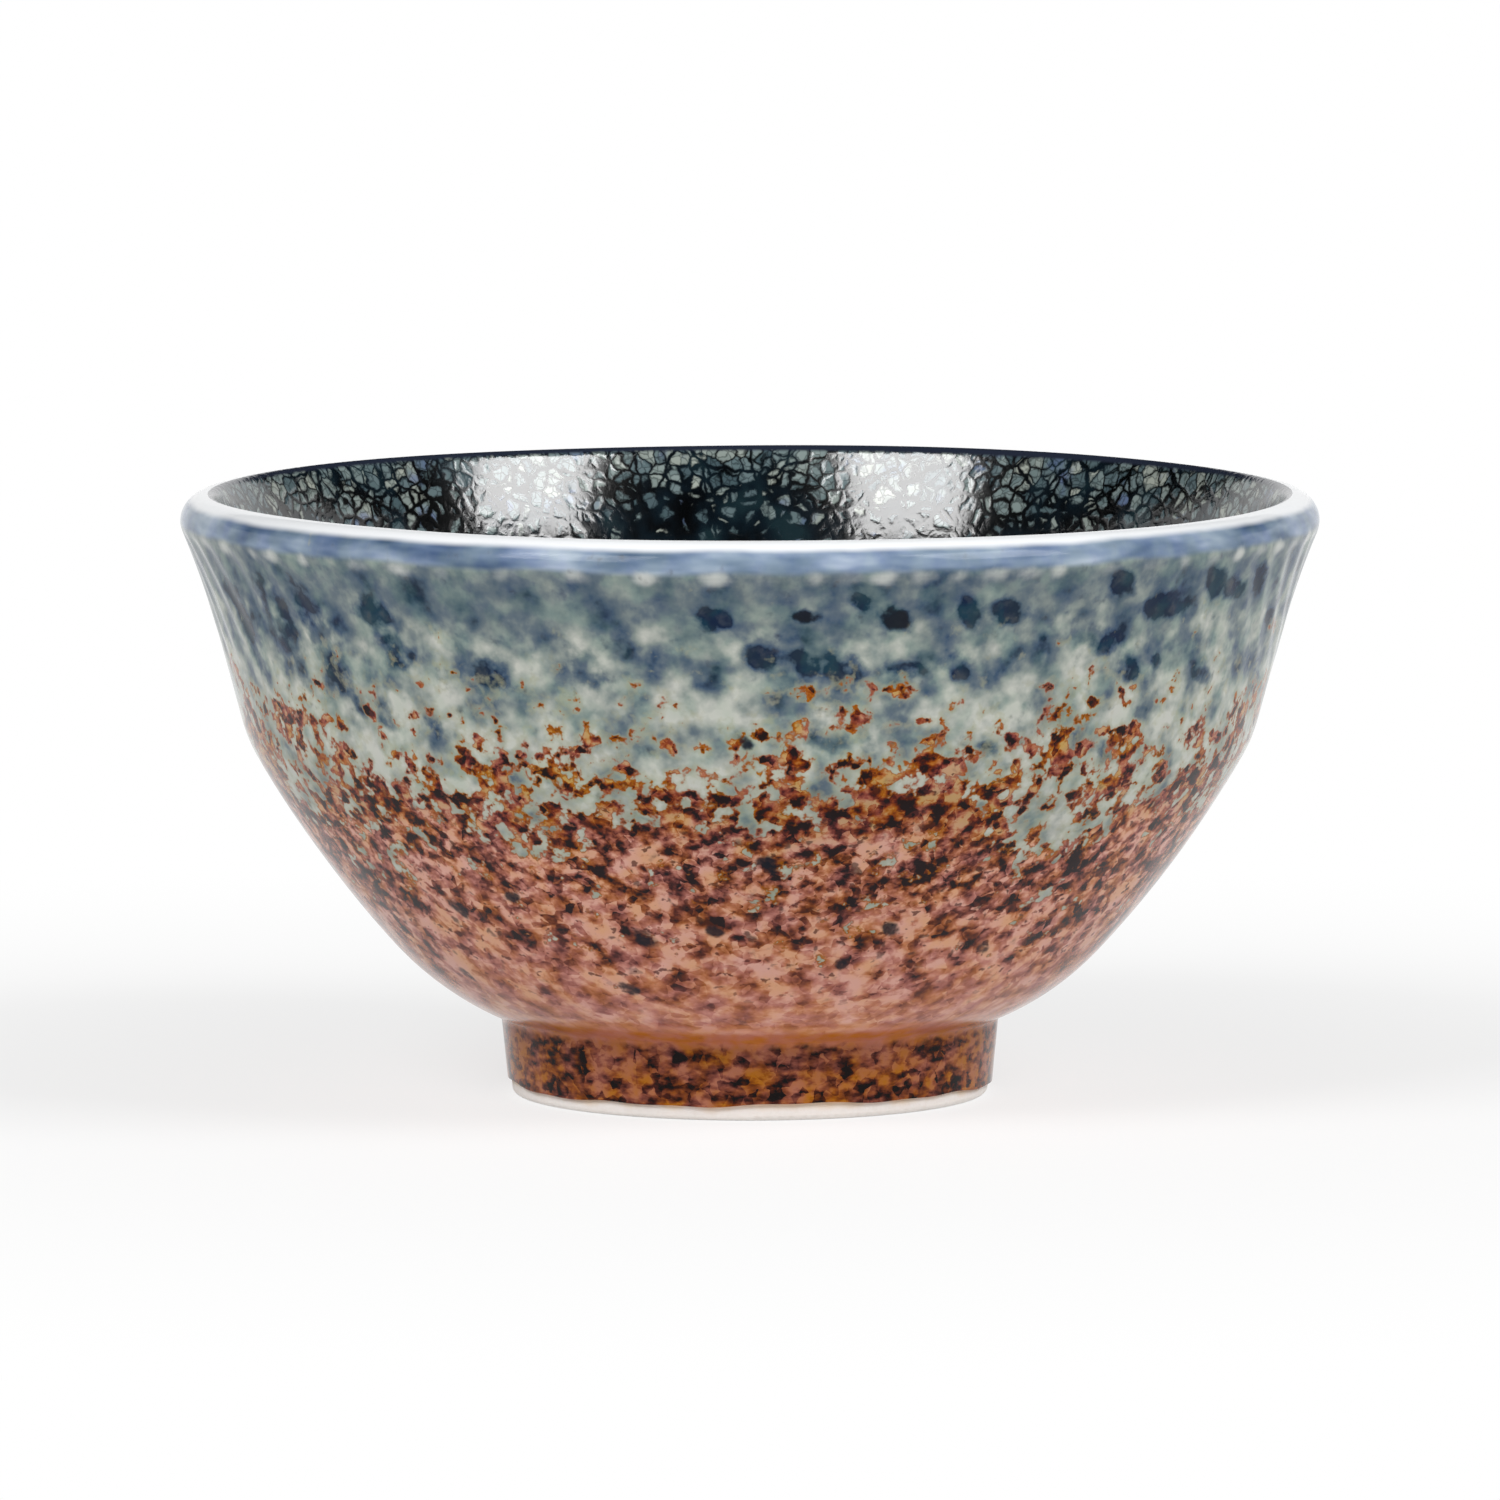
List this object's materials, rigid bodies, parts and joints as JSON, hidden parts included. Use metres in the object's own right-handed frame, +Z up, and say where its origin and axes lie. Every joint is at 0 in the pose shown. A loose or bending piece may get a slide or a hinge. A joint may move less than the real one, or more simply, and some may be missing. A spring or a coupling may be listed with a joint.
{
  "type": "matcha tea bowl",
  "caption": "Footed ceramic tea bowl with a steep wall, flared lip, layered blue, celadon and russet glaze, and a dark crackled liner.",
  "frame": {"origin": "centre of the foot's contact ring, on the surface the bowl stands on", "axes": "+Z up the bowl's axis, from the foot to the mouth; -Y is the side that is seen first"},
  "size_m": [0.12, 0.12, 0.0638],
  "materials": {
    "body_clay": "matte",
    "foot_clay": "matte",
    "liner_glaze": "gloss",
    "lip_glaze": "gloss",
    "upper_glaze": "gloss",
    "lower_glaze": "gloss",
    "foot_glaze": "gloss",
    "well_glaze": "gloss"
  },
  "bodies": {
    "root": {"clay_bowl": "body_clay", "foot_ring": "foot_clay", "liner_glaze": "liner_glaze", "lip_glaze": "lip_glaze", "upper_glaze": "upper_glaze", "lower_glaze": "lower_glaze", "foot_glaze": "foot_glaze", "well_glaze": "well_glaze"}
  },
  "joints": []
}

------------------------

Objective. Reproduce all of the data exactly as given.

Written answer.
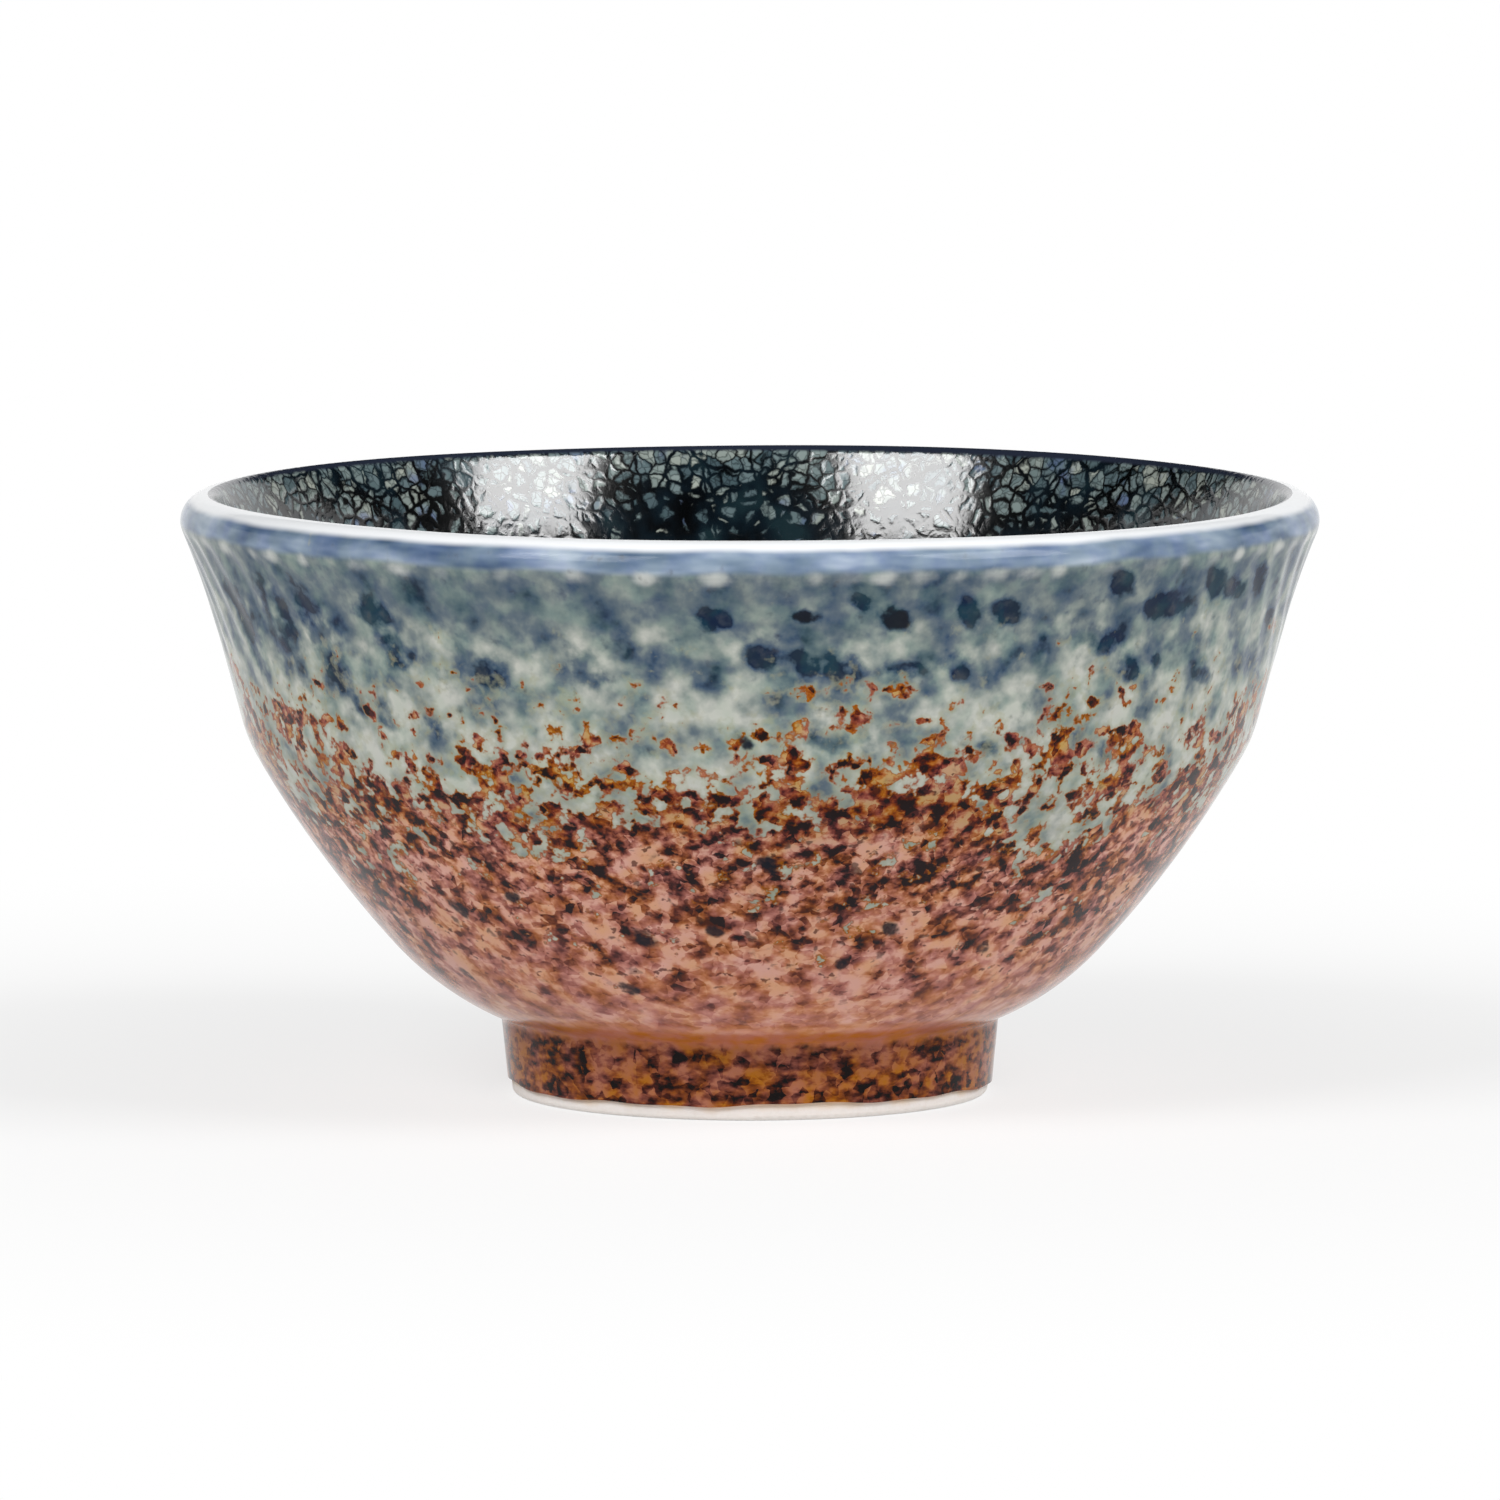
List this object's materials, rigid bodies, parts and joints as JSON, hidden parts included. Use metres in the object's own right-handed frame, +Z up, and say where its origin and axes lie. Every joint is at 0 in the pose shown. A loose or bending piece may get a slide or a hinge. A joint may move less than the real one, or more simply, and some may be missing. A spring or a coupling may be listed with a joint.
{
  "type": "matcha tea bowl",
  "caption": "Footed ceramic tea bowl with a steep wall, flared lip, layered blue, celadon and russet glaze, and a dark crackled liner.",
  "frame": {"origin": "centre of the foot's contact ring, on the surface the bowl stands on", "axes": "+Z up the bowl's axis, from the foot to the mouth; -Y is the side that is seen first"},
  "size_m": [0.12, 0.12, 0.0638],
  "materials": {
    "body_clay": "matte",
    "foot_clay": "matte",
    "liner_glaze": "gloss",
    "lip_glaze": "gloss",
    "upper_glaze": "gloss",
    "lower_glaze": "gloss",
    "foot_glaze": "gloss",
    "well_glaze": "gloss"
  },
  "bodies": {
    "root": {"clay_bowl": "body_clay", "foot_ring": "foot_clay", "liner_glaze": "liner_glaze", "lip_glaze": "lip_glaze", "upper_glaze": "upper_glaze", "lower_glaze": "lower_glaze", "foot_glaze": "foot_glaze", "well_glaze": "well_glaze"}
  },
  "joints": []
}